A Conversation with Judith Key

          This month the conversation is with Judith Key, the writer and artist.

          She contacted me recently because she’d seen, on my website, that my original agent was Osyth Leeston – and Osyth was also Judith’s first agent. So we got talking…


          Judith: I was interested in what you said about 'the daemon' and 'the editor.' (Previous ‘In Conversation’ blog with Jenny Alexander.) We all have daemons to a greater or lesser degree. It's that part of us we learn to suppress as we are growing up. As adults we control our emotions, and 'edit' our behaviour. On the whole it's a good thing. But that process of control can lead to all kinds of negative inhibitions too -- it can be a double-edged sword. When it comes to artistic expression,young children show a natural creativity, while adults are hampered by all sorts of hang-ups.

           When I was teaching art to adults, I saw how students were often afraid to make a mark, in case they 'got it wrong.'  Each had an editor on her shoulder with an iron grip on the paintbrush.
           For a long time I was like that with writing. I couldn't get the stories out. I didn't know why. I kept hitting a wall. For years I stopped writing altogether. It was an amorous tramp who freed me from it.

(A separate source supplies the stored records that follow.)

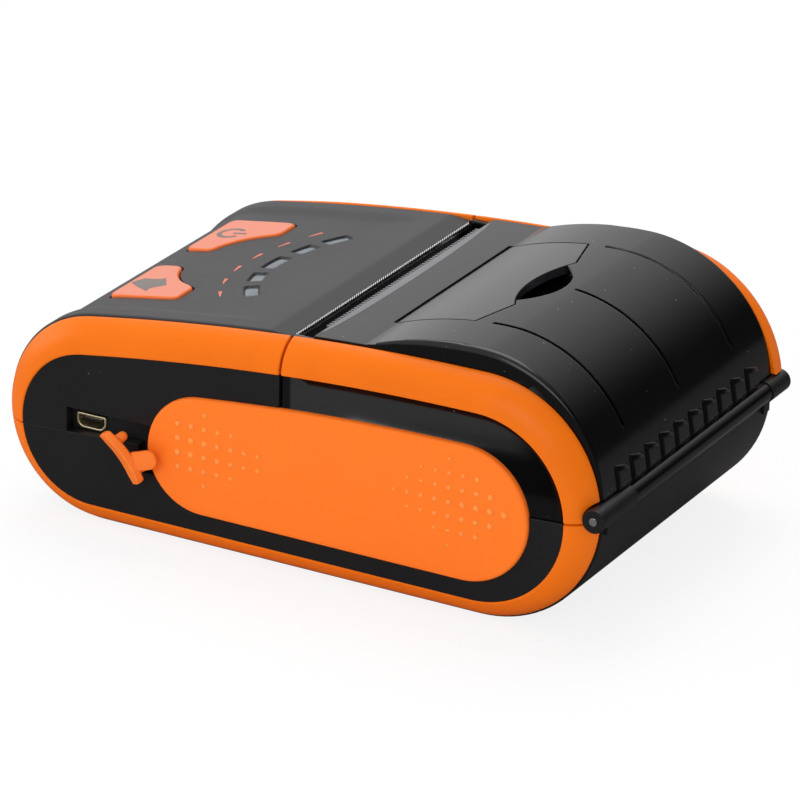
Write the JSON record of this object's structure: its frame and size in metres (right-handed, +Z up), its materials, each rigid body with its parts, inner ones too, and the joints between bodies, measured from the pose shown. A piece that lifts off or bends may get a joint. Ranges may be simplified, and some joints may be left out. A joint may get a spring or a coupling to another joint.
{
  "type": "thermal printer",
  "caption": "Pocket thermal receipt printer with orange rims and side grips, a hinged paper cover, a release lever, two keys and a rubber USB plug.",
  "frame": {"origin": "middle of the flat underside, on the surface the printer rests on", "axes": "+X to the printer's right side, which carries the USB socket; +Y from the button end towards the hinge end; +Z up"},
  "size_m": [0.0865, 0.1262, 0.0514],
  "materials": {
    "black_case": "satin",
    "smoke_cover": "glossy",
    "grey_top": "fine matte texture",
    "orange_rim": "satin",
    "orange_grip": "satin",
    "orange_plug": "satin",
    "key_coral": "satin",
    "window_clear": "clear grey",
    "steel": "brushed",
    "alloy": "satin",
    "brass": "satin",
    "board_green": "solder resist",
    "switch_black": "matte",
    "ceramic": "glazed",
    "gear_white": "satin",
    "roller_black": "matte",
    "inner_black": "matte",
    "battery_blue": "shrink sleeve"
  },
  "bodies": {
    "base": {"base_shell": "black_case", "base_rim_right": "orange_rim", "base_rim_left": "orange_rim", "upper_housing": "black_case", "top_cover": "grey_top", "front_rim_right": "orange_rim", "front_rim_left": "orange_rim", "grip_right": "orange_grip", "grip_left": "orange_grip", "tear_bar": "steel", "light_windows": "window_clear", "key_board": "board_green", "key_switches": "switch_black", "main_board": "board_green", "usb_socket": "brass", "print_head": "ceramic", "heat_sink": "alloy", "head_springs": "steel", "mechanism_frame": "steel", "stepper_motor": "steel", "idler_pin": "steel", "paper_bay": "inner_black", "battery_pack": "battery_blue", "battery_door": "black_case", "door_screws": "steel", "case_screws": "steel", "hinge_pin": "steel"},
    "cover": {"lid_shell": "smoke_cover", "lid_rim_right": "orange_rim", "lid_rim_left": "orange_rim", "platen_carrier": "inner_black", "tooth_strip": "steel"},
    "lever": {"release_lever": "smoke_cover", "lever_axle": "steel"},
    "platen": {"platen_shaft": "steel", "platen_rubber": "roller_black", "platen_gear": "gear_white"},
    "motor_gear": {"motor_pinion": "brass"},
    "idler": {"idler_gear": "gear_white"},
    "power_key": {"power_button": "key_coral"},
    "feed_key": {"feed_button": "key_coral"},
    "plug": {"usb_plug": "orange_plug"}
  },
  "joints": [
    {"name": "motor_spin", "type": "hinge", "parent": "base", "child": "motor_gear", "pos_m": [-0.033, -0.01294, 0.02932], "axis": [1, 0, 0], "continuous": true},
    {"name": "idler_spin", "type": "hinge", "parent": "base", "child": "idler", "pos_m": [-0.033, -0.00332, 0.02619], "axis": [1, 0, 0], "continuous": true},
    {"name": "cover_hinge", "type": "hinge", "parent": "base", "child": "cover", "pos_m": [0, 0.062, 0.0252], "axis": [-1, 0, 0], "range_deg": [0, 95]},
    {"name": "platen_spin", "type": "hinge", "parent": "cover", "child": "platen", "pos_m": [0, 0.0042, 0.0362], "axis": [1, 0, 0], "continuous": true},
    {"name": "lever_lift", "type": "hinge", "parent": "cover", "child": "lever", "pos_m": [0, 0.0164, 0.04576], "axis": [1, 0, 0], "range_deg": [0, 20], "stiffness_Nm_per_rad": 0.02, "springref_deg": -17.19},
    {"name": "power_press", "type": "slide", "parent": "base", "child": "power_key", "axis": [0, 0.1616, -0.9869], "range_m": [0, 0.0007], "stiffness_N_per_m": 1500, "springref_m": -0.0005},
    {"name": "feed_press", "type": "slide", "parent": "base", "child": "feed_key", "axis": [0, 0.1616, -0.9869], "range_m": [0, 0.0007], "stiffness_N_per_m": 1500, "springref_m": -0.0005},
    {"name": "plug_swing", "type": "hinge", "parent": "base", "child": "plug", "pos_m": [0.0383, -0.0292, 0.0168], "axis": [0, 0, 1], "range_deg": [-10, 20], "stiffness_Nm_per_rad": 0.002}
  ],
  "couplings": [
    {"joint": "idler_spin", "follows": "platen_spin", "ratio": -0.9375},
    {"joint": "motor_spin", "follows": "platen_spin", "ratio": 1.6667}
  ]
}
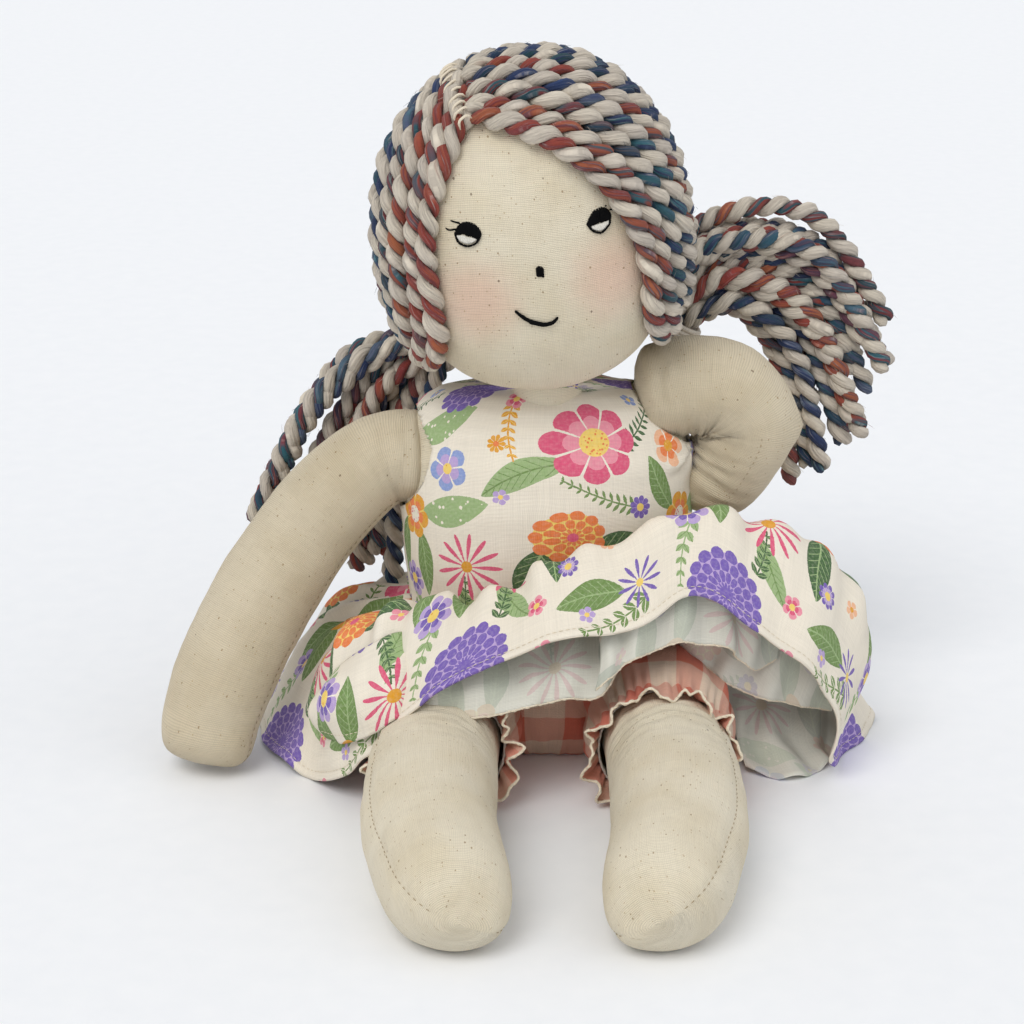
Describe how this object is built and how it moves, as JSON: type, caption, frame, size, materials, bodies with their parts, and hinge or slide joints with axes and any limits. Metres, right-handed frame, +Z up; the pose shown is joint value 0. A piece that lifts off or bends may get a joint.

    Sue Price: Oh, yes? Tell us about the amorous tramp!

           Judith:  It happened one February morning, when I was sketching in a nearby village.  It was bitterly cold, but I was well wrapped up with woolly cap pulled down, scarf pulled up, fingerless mitts and old painting jacket, frayed at the cuffs and splattered with paint. I had my back to the village pump, looking towards the ruins of an old abbey.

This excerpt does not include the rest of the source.